Dans l’ensemble d’ailleurs, le défaut majeur de ce travail est de manquer de contextualisation alors que son ambition essentielle est de proposer une lecture socioculturelle. Il est inutile de tout relever mais de prendre, pour finir, l’exemple le plus frappant : celui de Frantz Fanon. Son introduction en texte commence par une erreur qui n’est pas de détail : “ Dans un essai publié aux lendemains de l’indépendance algérienne intitulé L’Algérie se dévoile, Frantz Fanon a été le premier à analyser dans cette optique le rôle de la femme dans la guerre de libération ”. Or ce chapitre est extrait de l’essai, publié dès 1959 dans L’An V de la Révolution algérienne, réédité ensuite, après sa mort en 1961 sous le titre Sociologie d’une révolution ! Une telle erreur de contextualisation explique en partie les interprétations qu’il faudrait discuter qui sont données du texte.
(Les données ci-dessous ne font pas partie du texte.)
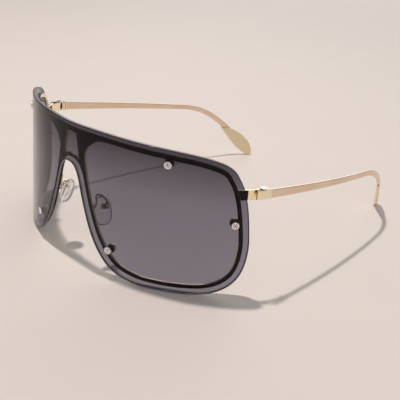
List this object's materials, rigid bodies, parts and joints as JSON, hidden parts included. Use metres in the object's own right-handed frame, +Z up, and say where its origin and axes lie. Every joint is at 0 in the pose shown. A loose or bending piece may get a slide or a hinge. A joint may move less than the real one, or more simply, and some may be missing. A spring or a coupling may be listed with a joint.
{
  "type": "sunglasses",
  "caption": "Oversized shield sunglasses with one curved smoke lens screwed to a thin metal frame, slim folding temples with flat tips, and nose pads on wire arms.",
  "frame": {"origin": "on the table under the middle of the open sunglasses' bounding box", "axes": "+Z up from the table, the lens faces -Y, the temples run towards +Y, +X is the wearer's left"},
  "size_m": [0.1434, 0.1766, 0.0642],
  "materials": {
    "smoke_lens": "polished, see-through smoke grey",
    "pale_gold": "polished pale gold plating",
    "silver_screw": "polished",
    "tip_tan": "smooth, slightly glossy tan",
    "clear_silicone": "clear, smooth"
  },
  "bodies": {
    "front": {"endpiece_left": "pale_gold", "endpiece_right": "pale_gold", "front_hinge_left": "pale_gold", "front_hinge_right": "pale_gold", "hinge_screw_left": "silver_screw", "hinge_screw_right": "silver_screw", "lens": "smoke_lens", "lens_frame": "pale_gold", "lens_nut_lower_left": "silver_screw", "lens_nut_lower_right": "silver_screw", "lens_nut_outer_left": "silver_screw", "lens_nut_outer_right": "silver_screw", "lens_nut_top_left": "silver_screw", "lens_nut_top_right": "silver_screw", "lens_screw_lower_left": "silver_screw", "lens_screw_lower_right": "silver_screw", "lens_screw_outer_left": "silver_screw", "lens_screw_outer_right": "silver_screw", "lens_screw_top_left": "silver_screw", "lens_screw_top_right": "silver_screw", "lens_washer_lower_left": "clear_silicone", "lens_washer_lower_right": "clear_silicone", "lens_washer_outer_left": "clear_silicone", "lens_washer_outer_right": "clear_silicone", "lens_washer_top_left": "clear_silicone", "lens_washer_top_right": "clear_silicone", "pad_arm_left": "pale_gold", "pad_arm_right": "pale_gold", "pad_box_left": "pale_gold", "pad_box_right": "pale_gold", "pad_screw_left": "silver_screw", "pad_screw_right": "silver_screw"},
    "temple_left": {"temple_bar_left": "pale_gold", "temple_block_left": "pale_gold", "temple_collar_left": "pale_gold", "temple_hinge_left": "pale_gold", "temple_tip_left": "tip_tan"},
    "temple_right": {"temple_bar_right": "pale_gold", "temple_block_right": "pale_gold", "temple_collar_right": "pale_gold", "temple_hinge_right": "pale_gold", "temple_tip_right": "tip_tan"},
    "pad_left": {"nose_pad_left": "clear_silicone"},
    "pad_right": {"nose_pad_right": "clear_silicone"}
  },
  "joints": [
    {"name": "temple_left_fold", "type": "hinge", "parent": "front", "child": "temple_left", "pos_m": [0.07, -0.04266, 0.04512], "axis": [0, 0, 1], "range_deg": [0, 83]},
    {"name": "temple_right_fold", "type": "hinge", "parent": "front", "child": "temple_right", "pos_m": [-0.07, -0.04266, 0.04512], "axis": [0, 0, -1], "range_deg": [0, 79.5]},
    {"name": "nose_pad_left_rock", "type": "hinge", "parent": "front", "child": "pad_left", "pos_m": [0.0146, -0.07916, 0.02882], "axis": [-0.2588, -0.9659, 0], "range_deg": [-8, 8]},
    {"name": "nose_pad_right_rock", "type": "hinge", "parent": "front", "child": "pad_right", "pos_m": [-0.0146, -0.07916, 0.02882], "axis": [-0.2588, 0.9659, 0], "range_deg": [-8, 8]}
  ]
}
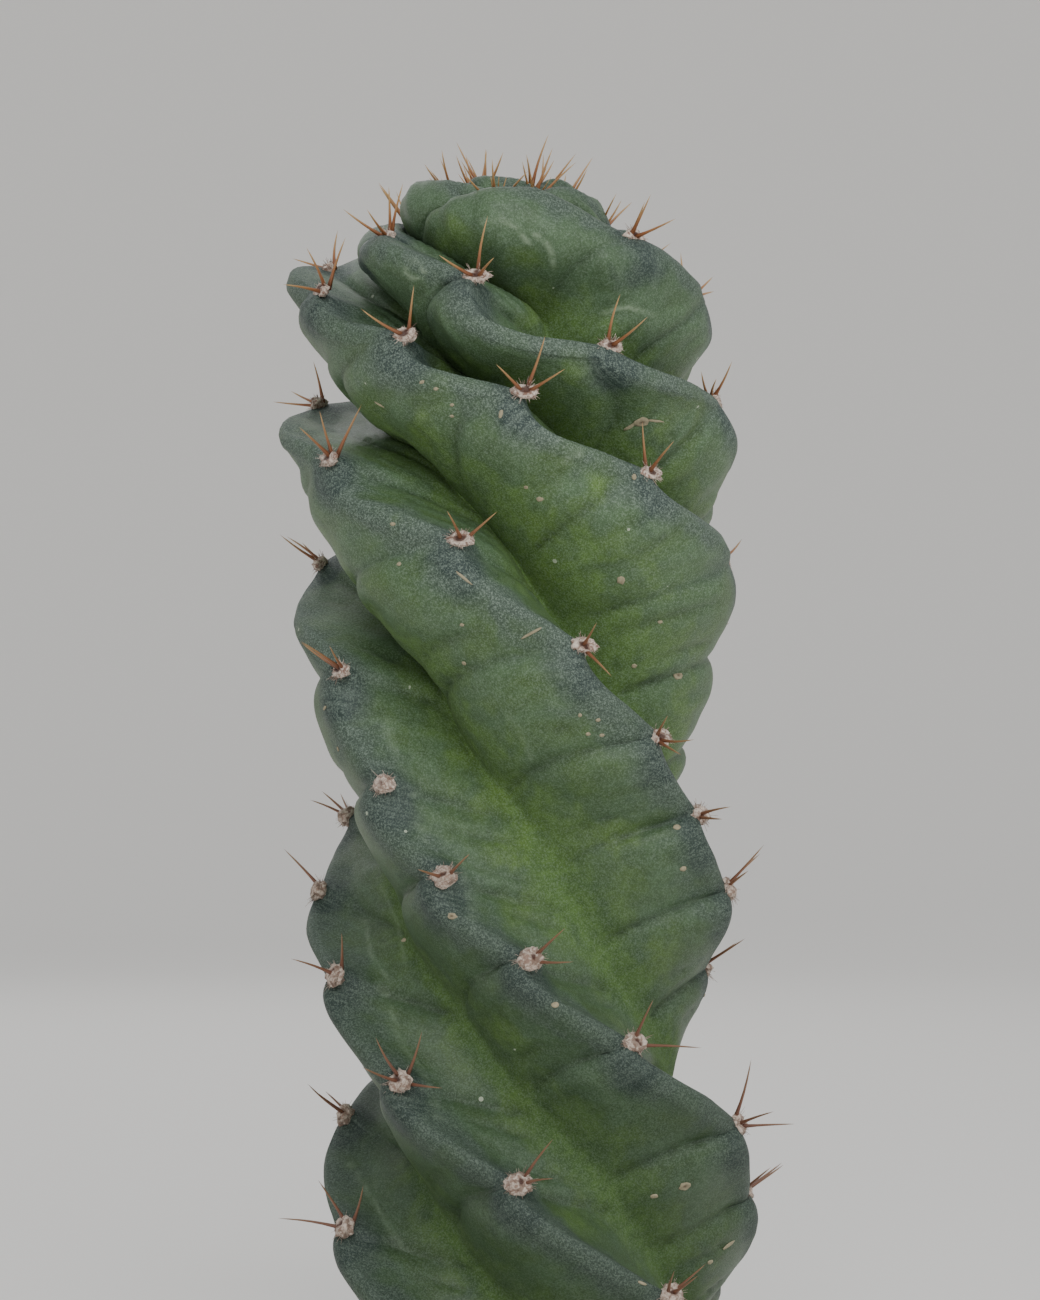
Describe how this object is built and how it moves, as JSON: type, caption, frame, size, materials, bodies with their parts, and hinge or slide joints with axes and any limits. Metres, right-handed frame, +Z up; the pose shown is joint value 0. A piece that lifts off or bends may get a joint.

En tout cas, citant plusieurs fois Les enfants du nouveau monde d’Assia Djebar éditée en 1962 [c’est même par l’allusion à Chérifa que s’ouvre l’essai… avec une petite erreur : elle ne s’aventure pas dans les rues d’Alger mais dans celles de Blida… et ce n’est pas pareil…], l’essayiste aurait pu remarquer la grande proximité de ce texte avec celui de l’essai de Fanon, replacé à sa bonne date de publication, 1959.
S’il est toujours encourageant de voir que les critiques sont de plus en plus nombreux à s’intéresser à la littérature Algérie/France, écrite en langue française, on souhaiterait entrer dans une ère d’attention plus pointilleuse aux textes et aux contextes comme cela se fait pour n’importe quelle littérature. Si les clichés et stéréotypes existent c’est bien qu’ils correspondent à des réalités mais si on les nomme ainsi, c’est qu’ils ont tendance à simplifier les choses quand ils ne les caricaturent pas, à masquer la complexité des situations et l’extrême diversité des voix dont les voix littéraires, les voix de création, sont une infime partie. Les analyser conjointement à des textes de témoignage brouille le vrai travail créateur qui, partant du réel, le fait exploser vers d’autres significations.